Can Severí is the legacy of Severino Gómez’s life, a story of work and sacrifice, of words spoken that become fulfilled promises, and of love for a town, Besalú, that he carried with him for decades until he was able to live there at the end of his days.


Severino Gómez Villar was born in 1900 in Tresaldeas, near Quireza in the province of Pontevedra, one of twelve children.

It is an area of ​​stonemasons, and he and two other brothers learn the trade from their father. But, like so many other Galicians, he left his homeland and worked in Portugal, Madrid,... After the civil war, he becomes responsible for the restoration of the monuments in the northeastern part of the peninsula. In Catalonia, he works in Girona, Sant Pere de Rodes, Porqueres, Beget, Molló, Sant Joan de les Abadesses, Ripoll, la Seu d’Urgell, Poblet, Santes Creus, Vallbona de les Monges, Tarragona, and Lleida among others.
 

One of these projects is the restoration of Sant Vicenç de Besalú, burned down during the war, and Severino falls in love with that town. So much so that he promises the sisters Maria and Mercè, the housekeepers of the boarding house where he is, that he will build a house there and that the two will be able to live there. And, although Severino continues to constantly establish himself wherever his work as a conservator takes him, in 1961 he fulfills that promise: he builds the Can Severí house and offers it to Maria and Mercè to move into. Finally, in 1975 he retires and puts an end to decades of nomadic life by also settling under that same roof with his dog Cris.

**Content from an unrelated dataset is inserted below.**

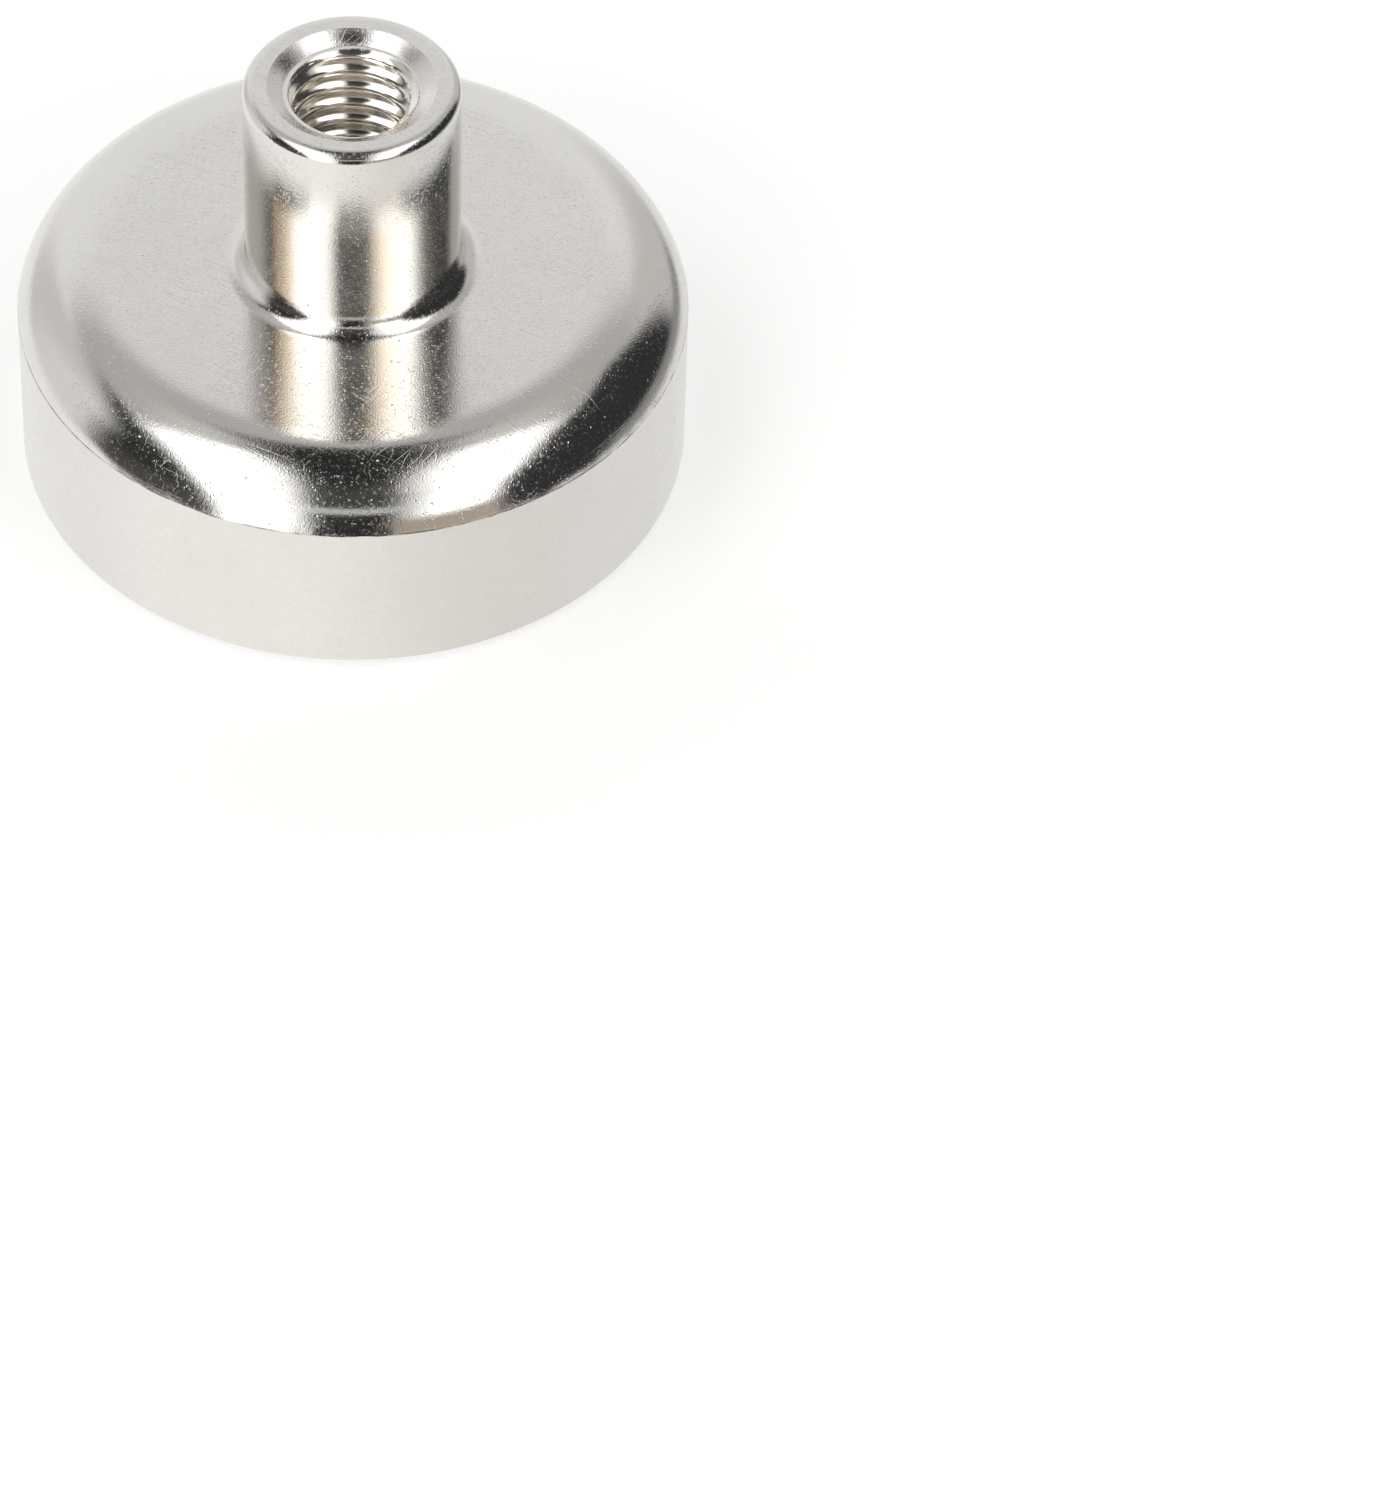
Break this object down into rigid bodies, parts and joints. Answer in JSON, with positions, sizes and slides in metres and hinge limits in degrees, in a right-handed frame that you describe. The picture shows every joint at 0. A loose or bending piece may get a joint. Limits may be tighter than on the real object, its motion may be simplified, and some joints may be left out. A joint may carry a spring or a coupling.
{
  "type": "pot magnet",
  "caption": "Round pot magnet with a threaded boss: a nickel-plated steel cup holds a disc magnet, and a tapped hole in the boss takes a screw, hook or handle.",
  "frame": {"origin": "centre of the clamping face, at the height of the steel cup's rim, which is the lowest point of the part", "axes": "+Z along the axis of the tapped hole, from the clamping face out through the boss; the part is round about +Z, and X and Y are level and otherwise free"},
  "size_m": [0.025, 0.025, 0.0174],
  "materials": {
    "pot_nickel": "satin nickel plating with a fine speckle over forged and turned steel; fine turning marks on the wall, the seat and the rim",
    "magnet_nickel": "satin nickel plating over a tumbled sintered magnet, fine-grained, with soft edges",
    "ring_plastic": "milky natural-coloured moulded plastic, slightly translucent",
    "cured_epoxy": "cured amber-brown adhesive with an uneven, slightly glossy surface"
  },
  "bodies": {
    "root": {"steel_pot": "pot_nickel", "disc_magnet": "magnet_nickel", "spacer_ring": "ring_plastic", "epoxy_bond": "cured_epoxy"}
  },
  "joints": []
}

The house has a double connection with all those road years, though. The same stonemasons in his team who called him buxe (boss in the language of the canteiros) are the ones who build the stately facade, and Severino replicates in his home elements and details of some of the buildings he had restored during the years of work.


There is therefore a thread that connects Can Severí with the life of stonemasons almost a century ago. While here, we come into contact with those people who looked at the sea at night from the mountain illuminated with carbide lights, who played the accordion at the end of a working day to cheer up their colleagues, who returned to Galicia for Christmas after being away all year. That life that no longer exists lingers on in the spirit of this house, as one more mark than they themselves would have left on the stones.